Extract all data as written.

▸ DATA EXCERPT:
##########
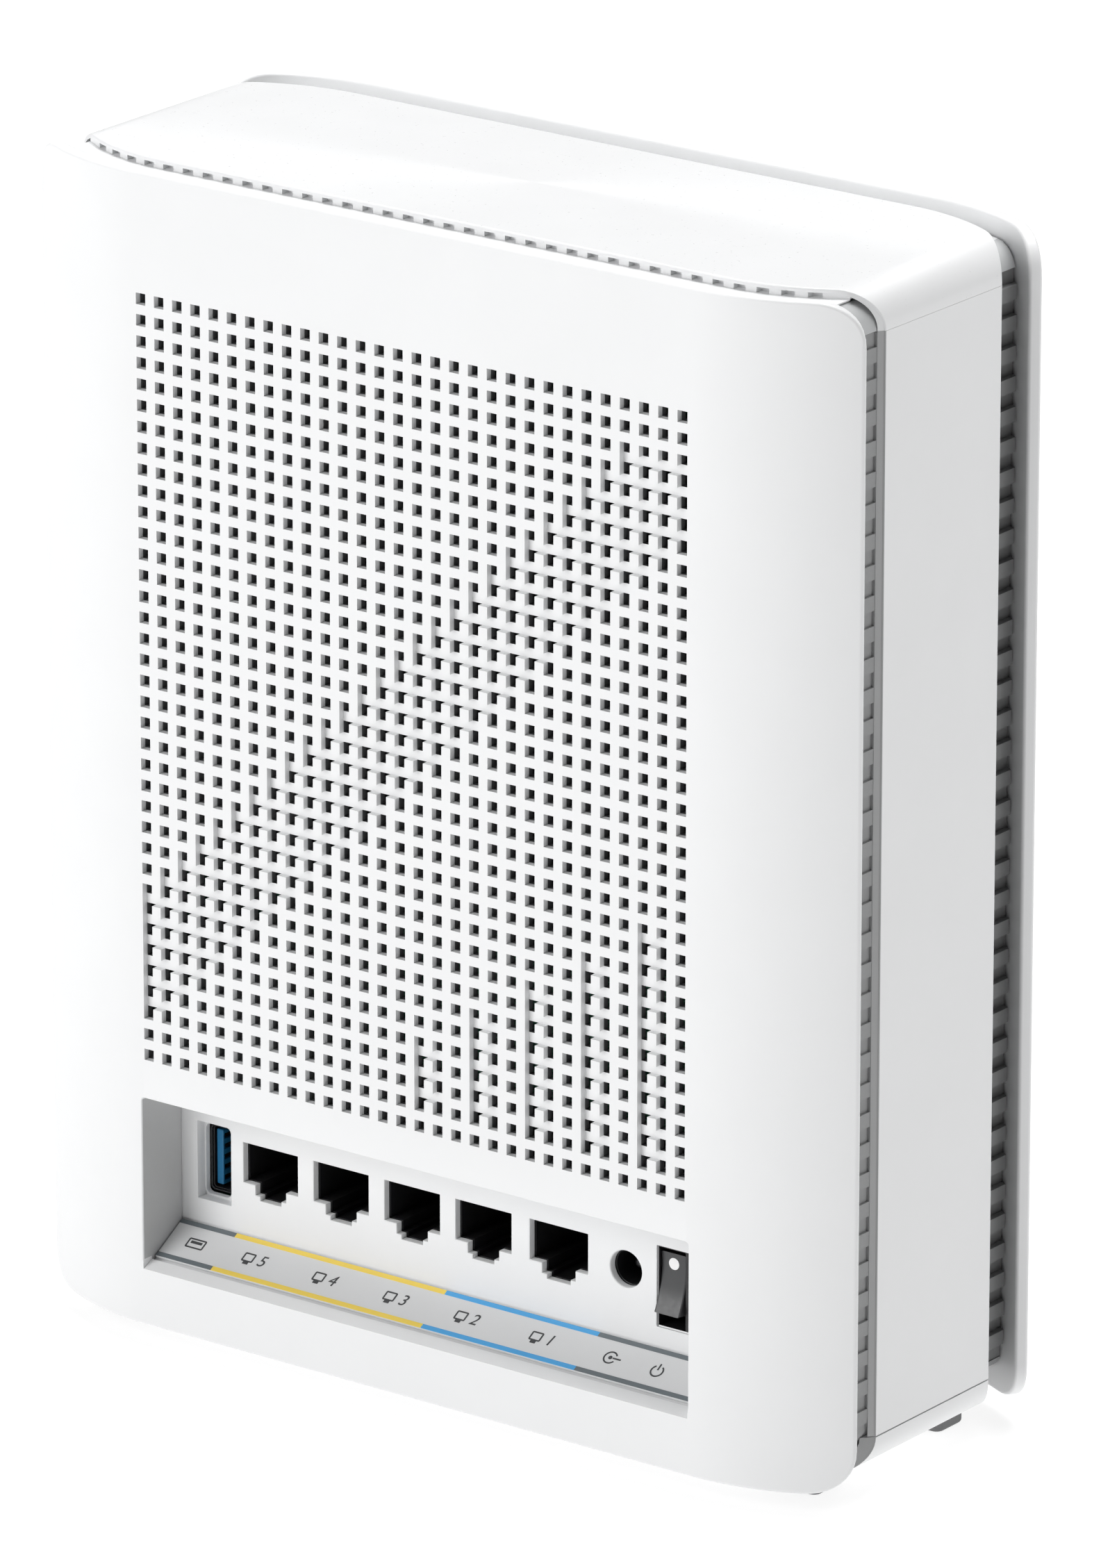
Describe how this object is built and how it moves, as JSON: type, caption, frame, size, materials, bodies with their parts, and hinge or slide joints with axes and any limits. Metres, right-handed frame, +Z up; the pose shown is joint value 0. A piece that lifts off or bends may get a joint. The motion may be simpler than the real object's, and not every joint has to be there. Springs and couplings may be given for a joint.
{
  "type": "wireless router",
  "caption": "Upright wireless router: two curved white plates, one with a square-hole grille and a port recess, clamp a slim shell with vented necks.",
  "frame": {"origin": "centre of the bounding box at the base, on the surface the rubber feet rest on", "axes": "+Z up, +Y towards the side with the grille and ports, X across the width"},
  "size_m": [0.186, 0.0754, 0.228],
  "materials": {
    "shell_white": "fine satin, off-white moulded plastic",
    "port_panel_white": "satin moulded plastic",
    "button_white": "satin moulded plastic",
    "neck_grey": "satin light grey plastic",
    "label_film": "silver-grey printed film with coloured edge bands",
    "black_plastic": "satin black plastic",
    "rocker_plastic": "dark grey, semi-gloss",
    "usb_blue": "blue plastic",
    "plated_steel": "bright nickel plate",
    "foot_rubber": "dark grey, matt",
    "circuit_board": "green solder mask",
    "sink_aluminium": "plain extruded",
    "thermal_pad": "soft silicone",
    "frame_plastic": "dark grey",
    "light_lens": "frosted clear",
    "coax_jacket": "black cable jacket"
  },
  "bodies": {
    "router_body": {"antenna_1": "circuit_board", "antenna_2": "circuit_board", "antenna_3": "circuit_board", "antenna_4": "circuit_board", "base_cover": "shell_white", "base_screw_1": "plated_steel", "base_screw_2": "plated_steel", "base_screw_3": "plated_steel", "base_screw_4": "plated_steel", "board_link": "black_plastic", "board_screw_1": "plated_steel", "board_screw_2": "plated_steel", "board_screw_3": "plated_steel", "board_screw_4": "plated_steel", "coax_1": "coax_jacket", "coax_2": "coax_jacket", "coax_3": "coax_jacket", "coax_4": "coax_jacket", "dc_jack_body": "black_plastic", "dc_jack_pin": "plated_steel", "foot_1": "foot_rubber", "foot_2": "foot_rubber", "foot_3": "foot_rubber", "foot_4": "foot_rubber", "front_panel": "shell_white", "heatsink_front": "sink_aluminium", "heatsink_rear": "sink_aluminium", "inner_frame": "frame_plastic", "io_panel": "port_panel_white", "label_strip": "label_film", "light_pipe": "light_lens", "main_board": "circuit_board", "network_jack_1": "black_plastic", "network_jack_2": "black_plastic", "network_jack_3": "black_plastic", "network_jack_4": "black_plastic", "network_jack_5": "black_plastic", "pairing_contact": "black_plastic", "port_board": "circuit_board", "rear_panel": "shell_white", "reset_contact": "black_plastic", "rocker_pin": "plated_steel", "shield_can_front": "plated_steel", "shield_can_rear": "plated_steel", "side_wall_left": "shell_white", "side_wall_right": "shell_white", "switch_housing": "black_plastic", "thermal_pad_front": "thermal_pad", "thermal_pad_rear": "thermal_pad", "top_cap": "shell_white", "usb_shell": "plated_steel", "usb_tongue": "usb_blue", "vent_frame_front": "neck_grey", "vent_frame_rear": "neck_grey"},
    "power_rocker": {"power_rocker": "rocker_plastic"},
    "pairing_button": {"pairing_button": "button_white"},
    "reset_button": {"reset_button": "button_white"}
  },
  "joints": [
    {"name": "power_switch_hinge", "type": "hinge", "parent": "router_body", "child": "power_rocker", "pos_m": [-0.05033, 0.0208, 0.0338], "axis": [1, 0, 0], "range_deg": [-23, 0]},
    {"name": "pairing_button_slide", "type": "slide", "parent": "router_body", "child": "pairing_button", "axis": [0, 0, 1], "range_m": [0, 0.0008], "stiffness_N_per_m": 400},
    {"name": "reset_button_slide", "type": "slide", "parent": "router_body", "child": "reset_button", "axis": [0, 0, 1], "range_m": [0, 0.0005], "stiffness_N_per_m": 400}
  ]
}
##########
▸ EXPECTED ANSWER:
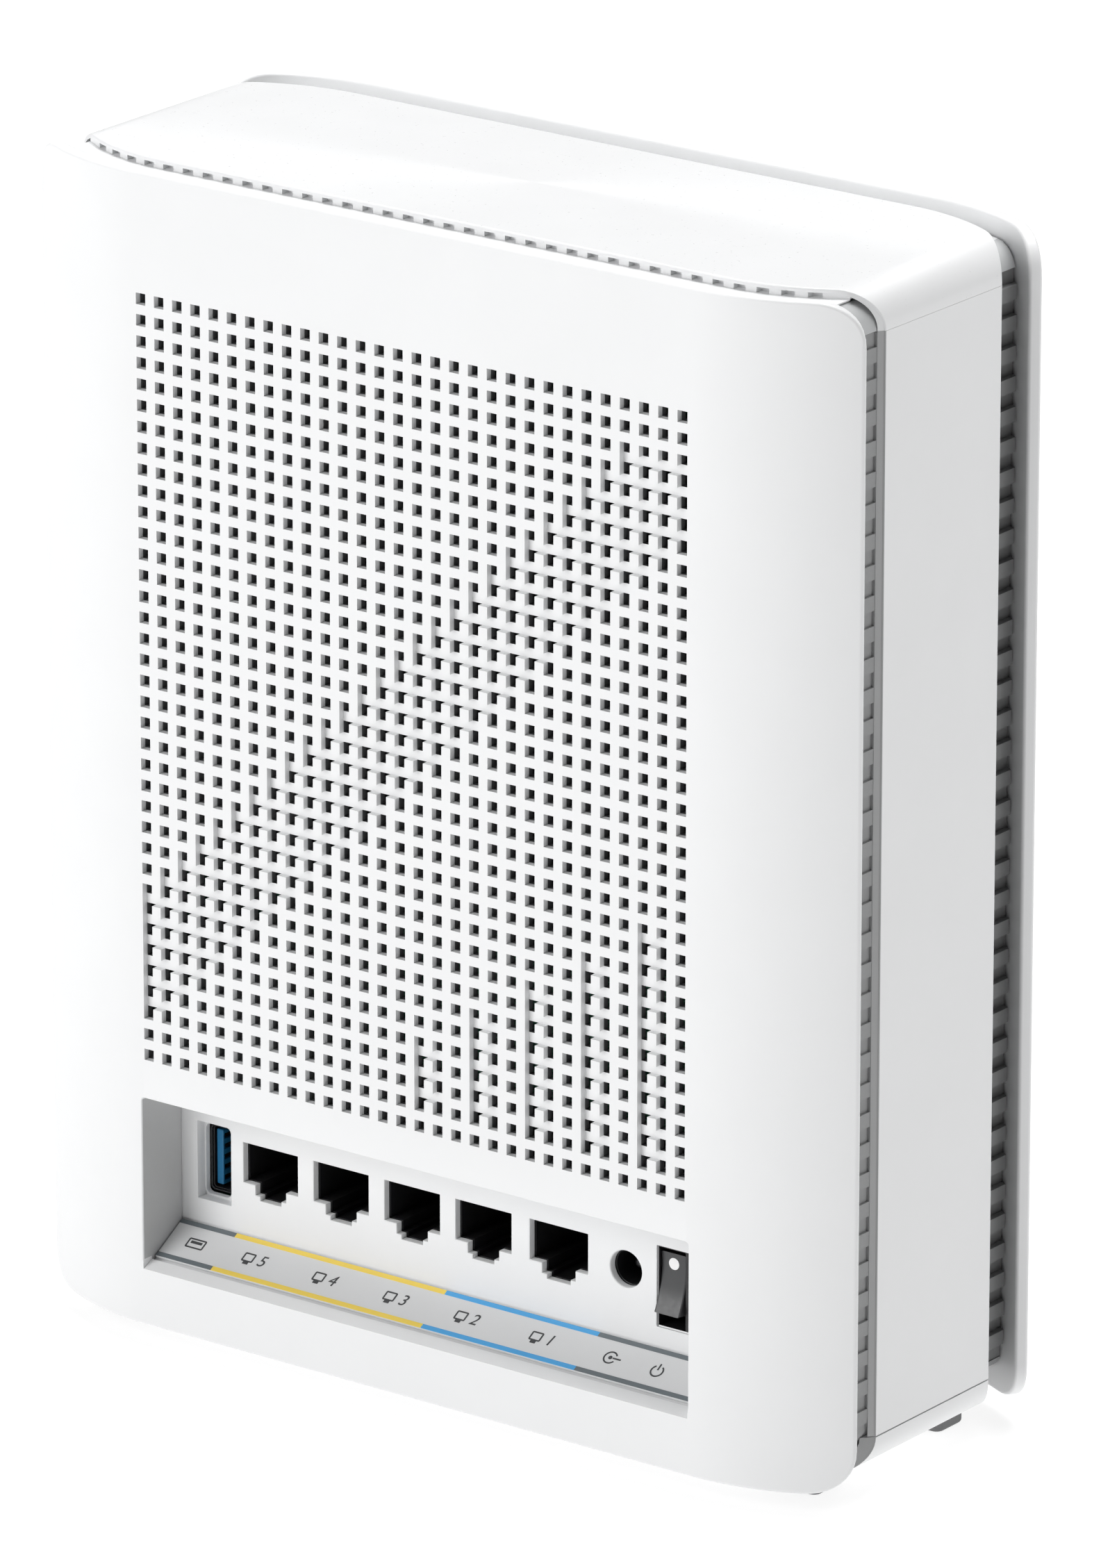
Describe how this object is built and how it moves, as JSON: type, caption, frame, size, materials, bodies with their parts, and hinge or slide joints with axes and any limits. Metres, right-handed frame, +Z up; the pose shown is joint value 0. A piece that lifts off or bends may get a joint. The motion may be simpler than the real object's, and not every joint has to be there. Springs and couplings may be given for a joint.
{
  "type": "wireless router",
  "caption": "Upright wireless router: two curved white plates, one with a square-hole grille and a port recess, clamp a slim shell with vented necks.",
  "frame": {"origin": "centre of the bounding box at the base, on the surface the rubber feet rest on", "axes": "+Z up, +Y towards the side with the grille and ports, X across the width"},
  "size_m": [0.186, 0.0754, 0.228],
  "materials": {
    "shell_white": "fine satin, off-white moulded plastic",
    "port_panel_white": "satin moulded plastic",
    "button_white": "satin moulded plastic",
    "neck_grey": "satin light grey plastic",
    "label_film": "silver-grey printed film with coloured edge bands",
    "black_plastic": "satin black plastic",
    "rocker_plastic": "dark grey, semi-gloss",
    "usb_blue": "blue plastic",
    "plated_steel": "bright nickel plate",
    "foot_rubber": "dark grey, matt",
    "circuit_board": "green solder mask",
    "sink_aluminium": "plain extruded",
    "thermal_pad": "soft silicone",
    "frame_plastic": "dark grey",
    "light_lens": "frosted clear",
    "coax_jacket": "black cable jacket"
  },
  "bodies": {
    "router_body": {"antenna_1": "circuit_board", "antenna_2": "circuit_board", "antenna_3": "circuit_board", "antenna_4": "circuit_board", "base_cover": "shell_white", "base_screw_1": "plated_steel", "base_screw_2": "plated_steel", "base_screw_3": "plated_steel", "base_screw_4": "plated_steel", "board_link": "black_plastic", "board_screw_1": "plated_steel", "board_screw_2": "plated_steel", "board_screw_3": "plated_steel", "board_screw_4": "plated_steel", "coax_1": "coax_jacket", "coax_2": "coax_jacket", "coax_3": "coax_jacket", "coax_4": "coax_jacket", "dc_jack_body": "black_plastic", "dc_jack_pin": "plated_steel", "foot_1": "foot_rubber", "foot_2": "foot_rubber", "foot_3": "foot_rubber", "foot_4": "foot_rubber", "front_panel": "shell_white", "heatsink_front": "sink_aluminium", "heatsink_rear": "sink_aluminium", "inner_frame": "frame_plastic", "io_panel": "port_panel_white", "label_strip": "label_film", "light_pipe": "light_lens", "main_board": "circuit_board", "network_jack_1": "black_plastic", "network_jack_2": "black_plastic", "network_jack_3": "black_plastic", "network_jack_4": "black_plastic", "network_jack_5": "black_plastic", "pairing_contact": "black_plastic", "port_board": "circuit_board", "rear_panel": "shell_white", "reset_contact": "black_plastic", "rocker_pin": "plated_steel", "shield_can_front": "plated_steel", "shield_can_rear": "plated_steel", "side_wall_left": "shell_white", "side_wall_right": "shell_white", "switch_housing": "black_plastic", "thermal_pad_front": "thermal_pad", "thermal_pad_rear": "thermal_pad", "top_cap": "shell_white", "usb_shell": "plated_steel", "usb_tongue": "usb_blue", "vent_frame_front": "neck_grey", "vent_frame_rear": "neck_grey"},
    "power_rocker": {"power_rocker": "rocker_plastic"},
    "pairing_button": {"pairing_button": "button_white"},
    "reset_button": {"reset_button": "button_white"}
  },
  "joints": [
    {"name": "power_switch_hinge", "type": "hinge", "parent": "router_body", "child": "power_rocker", "pos_m": [-0.05033, 0.0208, 0.0338], "axis": [1, 0, 0], "range_deg": [-23, 0]},
    {"name": "pairing_button_slide", "type": "slide", "parent": "router_body", "child": "pairing_button", "axis": [0, 0, 1], "range_m": [0, 0.0008], "stiffness_N_per_m": 400},
    {"name": "reset_button_slide", "type": "slide", "parent": "router_body", "child": "reset_button", "axis": [0, 0, 1], "range_m": [0, 0.0005], "stiffness_N_per_m": 400}
  ]
}